**Exercise instructions:** Only one span of the listing below is wanted: the lines from the one with "beddingBox();" through the one with "bpy.context.scene.collection.objects.link(empty)", reproduced exactly, both ends kept.

BEGIN Record list

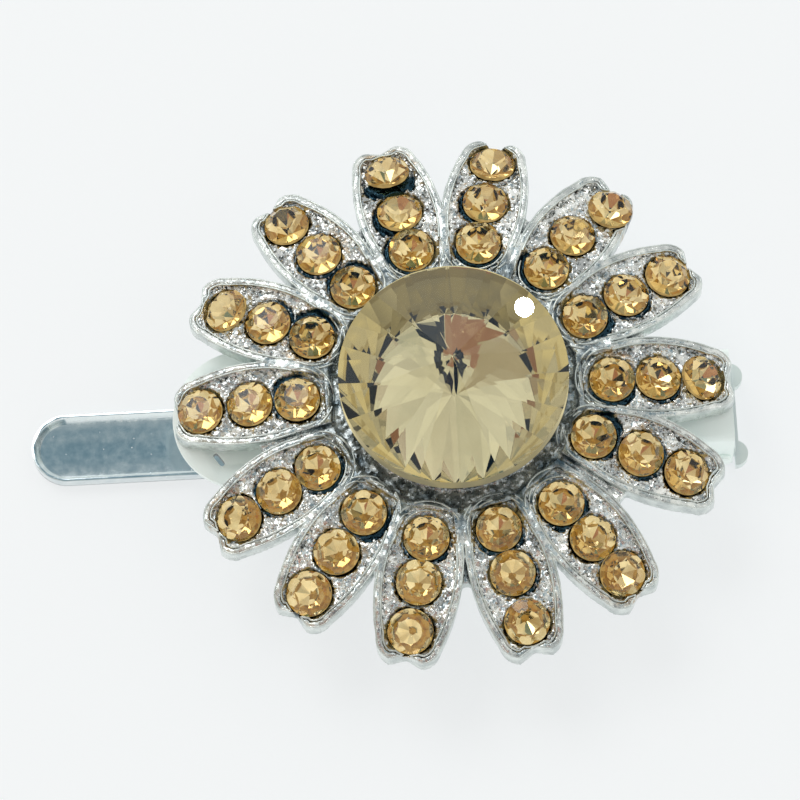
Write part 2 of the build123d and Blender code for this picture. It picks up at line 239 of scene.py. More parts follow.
def makeStudio():
    bm = bmesh.new()
    bmesh.ops.create_grid(bm, x_segments=1, y_segments=1, size=studio["floorSize"] / 2)
    material, tree, shader = newMaterial("floor_paper")
    shader.inputs["Base Color"].default_value = studio["floorColor"]
    shader.inputs["Roughness"].default_value = studio["floorRoughness"]
    shader.inputs["Specular IOR Level"].default_value = studio["floorSpecular"]
    shader.inputs["Emission Color"].default_value = studio["floorGlow"]
    shader.inputs["Emission Strength"].default_value = studio["glowStrength"]
    floor = objectFrom(bm, "floor", [material])
    for name, direction, distance, size, power in studio["lamps"]:
        light = bpy.data.lights.new(name, "AREA")
        light.shape = "DISK"
        light.size = size
        light.energy = power
        lamp = bpy.data.objects.new(name, light)
        away = heading(*direction)
        lamp.location = Vector(studio["glintFrom"]) + away * distance
        lamp.rotation_euler = (-away).to_track_quat("-Z", "Y").to_euler()
        bpy.context.scene.collection.objects.link(lamp)
    world = bpy.data.worlds.new("room")
    world.use_nodes = True
    bpy.context.scene.world = world
    tree = world.node_tree
    background = tree.nodes["Background"]
    background.inputs["Strength"].default_value = studio["roomStrength"]
    vector = addNode(tree, "ShaderNodeTexCoord").outputs["Generated"]
    height = addNode(tree, "ShaderNodeSeparateXYZ", [(vector, 0)]).outputs["Z"]
    rise = mapRange(tree, height, *studio["rise"], 0, 1)
    color = mixColor(tree, rise, studio["horizon"], studio["ceiling"])
    things = addNode(
        tree, "ShaderNodeTexNoise", [(vector, "Vector")], Scale=studio["mottleScale"], Detail=1.0,
    )
    bright = mapRange(tree, things.outputs["Fac"], 0.35, 0.65, *studio["mottle"])
    varied = addNode(tree, "ShaderNodeVectorMath", [(color, 0), (bright, 1)], operation="MULTIPLY")
    color = varied.outputs[0]
    for direction, near, far, tint in studio["patches"]:
        color = skyPatch(tree, vector, color, direction, near, far, tint)
    color = skyStripe(tree, vector, color, *studio["stripe"])
    tree.links.new(color, background.inputs["Color"])


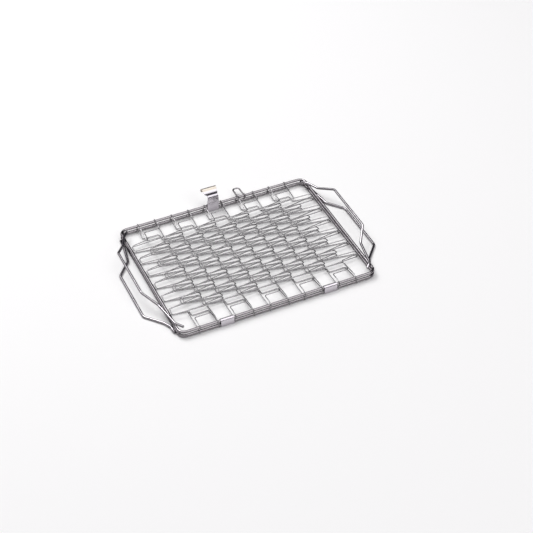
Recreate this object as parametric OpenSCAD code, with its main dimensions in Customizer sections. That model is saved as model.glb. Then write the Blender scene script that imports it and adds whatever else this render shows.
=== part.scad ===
/* [Frames] */
// Width of each frame between wire centres
frame_w = 326; // [300:1:350]
// Depth of each frame between wire centres
frame_d = 256; // [245:1:265]
// Diameter of the frame wire
frame_wire = 4.4; // [4:0.1:4.8]
// Centreline radius of the frame corners
corner_r = 11; // [9:0.5:14]
// Height between the two closed frames
frame_gap = 7.4; // [7.4:0.1:9]

/* [Mesh] */
// Distance between neighbouring attachment wires
cell_w = 28.9; // [28:0.1:29.4]
// Diameter of the coil wire
coil_wire = 1.5; // [1.4:0.1:1.9]
// Coil pitch of the upper half
upper_pitch = 31.7; // [31:0.1:32]
// Coil pitch of the lower half
lower_pitch = 31.2; // [30.8:0.1:31.6]
// Rise of one coil side over the other
coil_skew = 3.5; // [2:0.1:4]

/* [Handles] */
// Diameter of the handle wire
handle_wire = 4; // [3.6:0.1:4.2]
// Distance of the upper grips from the side wire
upper_reach = 29.5; // [24:0.5:34]
// Distance of the lower grips from the side wire
lower_reach = 33.5; // [24:0.5:36]
// Length of the straight grip
grip_len = 100; // [80:1:110]
// Tilt of the upper handles above the frame
upper_tilt = 31; // [20:1:40]

/* [Fittings] */
// Width of each hinge clip
clip_w = 21.6; // [18:0.2:21.6]
// Width of the catch strap
catch_w = 20; // [16:0.5:22]
// Length of the hanging loop behind its wire
loop_len = 24.5; // [18:0.5:26]
// Droop of the hanging loop at rest
loop_droop = 3; // [0:1:15]

/* [Hidden] */
$fn = 32;

sheet = 1;                        // thickness of the clip and catch sheet
run_gap = 0.08;                   // radial clearance of a turning fit
rod_shrink = 0.02;                // straight stretches are this much thinner than bends
rod_overlap = 0.2;                // and reach this far into them
frame_r = frame_wire / 2;
coil_r = coil_wire / 2;
handle_r = handle_wire / 2;
half_w = frame_w / 2;
half_d = frame_d / 2;
lower_z = frame_r + run_gap + sheet + 0.02;
upper_z = lower_z + frame_gap;

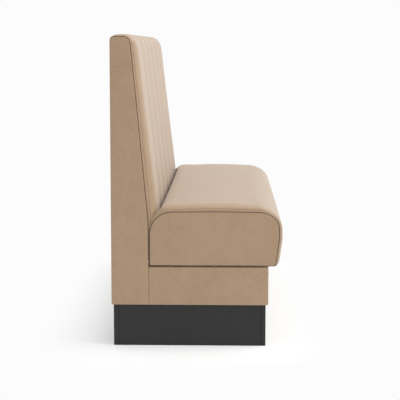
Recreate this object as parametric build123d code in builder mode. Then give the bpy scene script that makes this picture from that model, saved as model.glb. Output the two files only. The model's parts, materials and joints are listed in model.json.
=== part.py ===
"""Single-sided restaurant booth bench: a padded, channelled back and a lift-off seat on a plinth.

X runs along the bench, -Y is the side that faces the table, +Z is up, and all sizes are in
millimetres. The origin is on the floor, in the middle of the bench's length and depth.
"""
import os
from math import cos, radians, sin

from build123d import *

os.makedirs("parts", exist_ok=True)

# Driving sizes: heights are from the floor, depths run forward from the rear face
overall_length = 1200
overall_depth = 589
overall_height = 1067
plinth_height = 143
base_height = 132
base_front_setback = 51
seat_seam_height = 466
back_foot_depth = 129
back_knee_depth = 127
back_knee_height = 430
back_top_depth = 68.4
back_top_lean = 1.2
channel_count = 6

# Boards and skins
board = 18
ply = 12
rear_panel = 6
end_cover = 4
rib_spacing = 400
frame_gap = 0.3

# Plinth
plinth_front_setback = 9
plinth_rear_setback = 7
plinth_end_setback = 5
plinth_rib_floor_gap = 20
plinth_edge_chamfer = 1.5

# Back upholstery
back_pad_base = 12
back_lumbar_crown = 34.5
back_crest_crown = 20.5
back_top_crown = 8.5
back_roll_width = 30
back_valley_share = 0.86
back_pad_tail_gap = 14
back_flap_drop = 40
back_front_corner = 22
back_crown_corner = 44
back_rear_corner = 13
back_rear_crown_corner = 24
back_knee_blend = 160
channel_steps = 6
roll_steps = 4
channel_fullness = 3

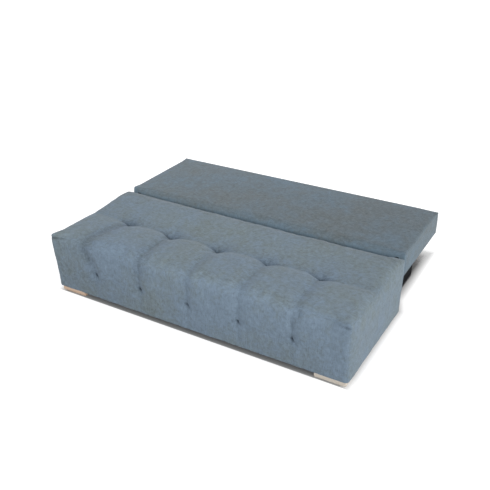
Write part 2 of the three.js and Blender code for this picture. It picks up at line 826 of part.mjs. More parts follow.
function backPlate(side) {
  const x = across(side, panelOuter - plateThickness, panelOuter);
  const [postY, postZ] = pawlPost();
  const armRear = pivotY + backArmLength;
  const arm = outline([
    [...atPivot(-backHeadRadius / 2, -backHeadRadius), flangeCorner],
    [...atPivot(backHeadRadius, -backArmBottomDrop), flangeCorner],
    [armRear, pivotHeight - backArmBottomDrop, flangeCorner],
    [armRear, pivotHeight - backArmTopDrop, flangeCorner],
    [...atPivot(backNeckRear, -backArmTopDrop), flangeCorner],
    [...atPivot(backNeckFront, 0), flangeCorner],
    [...atPivot(-backHeadRadius / 2, 0)],
  ]);
  const head = alongX(disc(pivotY, pivotHeight, backHeadRadius), x, 16);
  const postEnd = panelOuter + clearance + plateThickness + clearance + postHeadHeight;
  const postRun = [panelOuter - plateThickness / 2, postEnd];
  const post = roundBar(side, postRun, pawlPostRadius, ...atPivot(postY, postZ), 12);
  const reach = [panelOuter - plateThickness - cutOverrun, panelOuter + cutOverrun];
  const inset = (backArmBottomDrop - backArmTopDrop) / 3;
  const boltYs = [armRear - inset, armRear - backArmLength / 2];
  const boltZ = pivotHeight - (backArmTopDrop + backArmBottomDrop) / 2;
  const bolts = boltYs.map((y) => roundBar(side, reach, boltHoleRadius, y, boltZ, 8));
  const pinHole = roundBar(side, reach, pinHoleRadius, pivotY, pivotHeight);
  return cut(join(alongX(arm, x), head, post), ...bolts, pinHole);
}

function pawl(side) {
  const x = across(side, panelOuter + clearance, panelOuter + clearance + plateThickness);
  const [postY, postZ] = pawlPost();
  const angle = notchAngles[0];
  const rim = sectorRadius + pawlRimGap + pawlToothLength;
  const tooth = rimWedge(angle, rim, pawlToothLength, pawlToothRoot, pawlToothTip, pawlArmWidth);
  const along = [Math.cos(radians(angle)), Math.sin(radians(angle))];
  const point = (radius, offset) =>
    atPivot(radius * along[0] - offset * along[1], radius * along[1] + offset * along[0]);
  const arm = outline([
    point(rim, -pawlArm),
    point(rim + pawlArmWidth, -pawlArm),
    point(rim + pawlArmWidth, pawlToothRoot),
    point(rim, pawlToothRoot),
  ]);
  const hub = alongX(disc(...atPivot(postY, postZ), pawlHubRadius), x, 12);
  const reach = [panelOuter, panelOuter + plateThickness + cutOverrun];
  const hole = roundBar(side, reach, pawlHoleRadius, ...atPivot(postY, postZ), 12);
  return cut(join(hub, alongX(arm, x), alongX(tooth, x)), hole);
}

// A torsion spring round the pawl's post, with a leg that hangs down at each of its ends.
function pawlSpring(side) {
  const [postY, postZ] = pawlPost();
  const [y, z] = atPivot(postY, postZ);
  const start = panelOuter + 2 * clearance + plateThickness + coilWire / 2 + clearance;
  const stepsPerTurn = 10;
  const steps = coilTurns * stepsPerTurn;
  const points = [new THREE.Vector3(side * start, y + coilRadius, z - coilLegLength)];
  for (let i = 0; i <= steps; i++) {
    const angle = (2 * Math.PI * i) / stepsPerTurn;
    const x = side * (start + (coilPitch * i) / stepsPerTurn);
    const along = y + coilRadius * Math.cos(angle);
    points.push(new THREE.Vector3(x, along, z + coilRadius * Math.sin(angle)));
  }
  const last = points.at(-1);
  points.push(new THREE.Vector3(last.x, last.y, last.z - coilLegLength));
  return new THREE.ExtrudeGeometry(wireSection(coilWire / 2, 5), {
    steps: steps + 4,
    bevelEnabled: false,
    extrudePath: new THREE.CatmullRomCurve3(points),
  });
}

function ratchetHinges() {
  const headStart = panelOuter + clearance + plateThickness + clearance;
  const headEnd = headStart + pinHeadThickness;
  onBothSides((label, side) => {
    place("hinge_seat_plate_" + label, seatPlate(side), darkSteel);
    place("hinge_back_plate_" + label, backPlate(side), darkSteel);
    const pin = join(
      roundBar(side, [panelOuter - plateThickness, headStart], pinRadius, pivotY, pivotHeight),
      roundBar(side, [headStart, headEnd], pinHeadRadius, pivotY, pivotHeight, 20),
    );
    place("hinge_pin_" + label, pin, zincSteel);
    place("hinge_pawl_" + label, pawl(side), zincSteel);
    place("hinge_spring_" + label, pawlSpring(side), zincSteel);
  });
}

const backFrameBottom = backBottom + backFrameLift;
const backFrameTop = backFrameBottom + backFrameHeight;
const backFrameOuter = panelOuter - plateThickness - clearance;
const backFrameFront = backFront + backBorder + clearance;
const backFrameRear = backRear - backBorder - clearance;

function backPoint(point) {
  const ends = [[-sofaWidth / 2, sofaWidth / 2], [backFront, backRear], [backBottom, backTopHeight]];
  const low = point[2] < (backBottom + backTopHeight) / 2;
  const edge = low ? backLowerRadius : backEdgeRadius;
  const radii = [[backCornerRadius, backCornerRadius], [edge, edge], [backLowerRadius, backEdgeRadius]];
  const { moved, out } = roundOff(point, ends, radii);
  const along = Math.sin(Math.PI * limit((point[1] - backFront) / backLength));
  const acrossShare = 1 - Math.abs((2 * point[0]) / sofaWidth) ** 6;
  moved[2] += Math.max(out[2], 0) ** 2 * backSwell * along * acrossShare;
  return moved;
}

// The slab's upholstery: foam over the frame and borders down its four sides, with a pocket at
// each end that the hinge works in.
function backUpholstery() {
  const halfWidth = sofaWidth / 2;
  const middle = (backBottom + backTopHeight) / 2;
  const xs = slabWidthShares.map((widthShare) => widthShare * halfWidth);
  const ys = slabLengthShares.map((lengthShare) => backFront + lengthShare * backLength);
  const block = solid(
    gridSolid(
      gridLines(-halfWidth, halfWidth, backCornerRadius, backCornerRadius, xs),
      gridLines(backFront, backRear, backEdgeRadius, backEdgeRadius, ys),
      gridLines(backBottom, backTopHeight, backLowerRadius, backEdgeRadius, [middle]),
      backPoint,
    ),
  );
  const cavity = box(
    [-backFrameOuter - clearance, backFrameOuter + clearance],
    [backFront + backBorder, backRear - backBorder],
    [0, backFrameTop + clearance],
  );
  const pawlReach = sectorRadius + pawlRimGap + pawlToothLength + pawlArmWidth;
  const pockets = Object.values(sides).map((side) =>
    box(
      across(side, backFrameOuter - cutOverrun, panelOuter + pocketWidth),
      [0, pivotY + pawlReach + pocketMargin],
      [0, pivotHeight + sectorRadius + pocketMargin],
    ),
  );
  const plateSlots = Object.values(sides).map((side) =>
    box(
      across(side, backFrameOuter - cutOverrun, panelOuter + clearance),
      [pivotY - backHeadRadius - pocketMargin, pivotY + backArmLength + pocketMargin],
      [0, backFrameTop + clearance],
    ),
  );
  place("back_cushion", cut(block, cavity, ...pockets, ...plateSlots), fabric);
}

function backFrame() {
  const section = (low) =>
    rectangle([low, low + railWidth], [backFrameBottom, backFrameTop], railEdgeRadius);
  const crossEnd = backFrameOuter - railWidth - clearance;
  const crosswise = [-crossEnd, crossEnd];
  place("back_rail_front", alongX(section(backFrameFront), crosswise, 2), frameWood);
  place("back_rail_rear", alongX(section(backFrameRear - railWidth), crosswise, 2), frameWood);
  const short = [backFrameFront + railWidth + clearance, backFrameRear - railWidth - clearance];
  place("back_stretcher", alongY(section(-railWidth / 2), short, 2), frameWood);
  onBothSides((label, side) => {
    const low = across(side, backFrameOuter - railWidth, backFrameOuter)[0];
    place("back_rail_" + label, alongY(section(low), [backFrameFront, backFrameRear], 2), frameWood);
    const glideY = boxRear - glideFromRear;
    const glideTop = backFrameBottom - backPanelThickness - 2 * clearance;
    const glide = outline(
      [
        [glideY - glideLength / 2, boxHeight + clearance],
        [glideY + glideLength / 2, boxHeight + clearance],
        [glideY + glideLength / 2, glideTop, 0],
        [glideY - glideLength / 2, glideTop, 0],
      ],
      glideCorner,
    );
    const middle = (boxInner + boxOuter) / 2;
    const glideRun = across(side, middle - glideWidth / 2, middle + glideWidth / 2);
    place("back_glide_" + label, alongX(glide, glideRun), blackPlastic);
  });
  const panel = box(
    [-backFrameOuter, backFrameOuter],
    [backFrameFront, backFrameRear],
    [backFrameBottom - clearance - backPanelThickness, backFrameBottom - clearance],
  );
  place("back_panel", panel, hardboard);
}

beddingBox();
guides();
seatShell();
deckFrame();
deckSprings();
seatUpholstery();
feet();
castors();
ratchetHinges();
backFrame();
backUpholstery();

// The origin is the middle of the sofa's footprint, on the floor.
const extent = new THREE.Box3().setFromObject(sofa);
sofa.position.y = -(extent.min.y + extent.max.y) / 2;

export default sofa;
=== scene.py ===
import json
import math

import bmesh
import bpy
import numpy as np
from mathutils import Matrix, Vector
from mathutils.kdtree import KDTree


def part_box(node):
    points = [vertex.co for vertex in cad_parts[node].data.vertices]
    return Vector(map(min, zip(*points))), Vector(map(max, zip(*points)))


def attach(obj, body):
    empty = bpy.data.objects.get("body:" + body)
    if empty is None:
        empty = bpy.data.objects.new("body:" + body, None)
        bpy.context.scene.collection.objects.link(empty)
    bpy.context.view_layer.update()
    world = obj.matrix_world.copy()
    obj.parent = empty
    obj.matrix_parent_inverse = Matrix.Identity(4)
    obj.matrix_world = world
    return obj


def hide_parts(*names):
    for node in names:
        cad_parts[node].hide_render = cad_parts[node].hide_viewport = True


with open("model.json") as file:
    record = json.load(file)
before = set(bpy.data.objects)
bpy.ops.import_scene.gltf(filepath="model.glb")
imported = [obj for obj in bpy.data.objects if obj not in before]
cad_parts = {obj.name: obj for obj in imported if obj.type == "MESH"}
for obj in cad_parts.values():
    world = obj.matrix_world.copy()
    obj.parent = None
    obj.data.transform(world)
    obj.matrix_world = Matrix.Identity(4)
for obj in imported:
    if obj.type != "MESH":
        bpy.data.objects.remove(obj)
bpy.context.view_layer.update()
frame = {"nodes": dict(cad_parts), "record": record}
nodes = frame["nodes"]

MM = 0.001

# Seat block
HALF_WIDTH = 950 * MM
SEAT_FRONT = -694.291 * MM
SEAT_REAR = SEAT_FRONT + 757 * MM
SEAT_LOW = 28.3 * MM
SEAT_EDGE = 380 * MM
DECK_TOP = 322.3 * MM
DECK_BOTTOM = 244 * MM
PANEL_OUT = 900.3 * MM  # the outer face of the seat's side panels
PANEL_FRONT = 52.2 * MM  # from the seat's front to its front panel
CORNER_RADIUS = 21 * MM  # the upright corners at the front
REAR_CORNER = 10 * MM
HEM_RADIUS = 6 * MM  # where the cover turns under
ROLL_RADIUS = 60 * MM  # the roll from the top down the front
TOP_RADIUS = 26 * MM
REAR_RECESS = 6 * MM  # the rear face below its lip, which the slab's corner sweeps past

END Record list

**Expected output:**
beddingBox();
guides();
seatShell();
deckFrame();
deckSprings();
seatUpholstery();
feet();
castors();
ratchetHinges();
backFrame();
backUpholstery();

// The origin is the middle of the sofa's footprint, on the floor.
const extent = new THREE.Box3().setFromObject(sofa);
sofa.position.y = -(extent.min.y + extent.max.y) / 2;

export default sofa;
=== scene.py ===
import json
import math

import bmesh
import bpy
import numpy as np
from mathutils import Matrix, Vector
from mathutils.kdtree import KDTree


def part_box(node):
    points = [vertex.co for vertex in cad_parts[node].data.vertices]
    return Vector(map(min, zip(*points))), Vector(map(max, zip(*points)))


def attach(obj, body):
    empty = bpy.data.objects.get("body:" + body)
    if empty is None:
        empty = bpy.data.objects.new("body:" + body, None)
        bpy.context.scene.collection.objects.link(empty)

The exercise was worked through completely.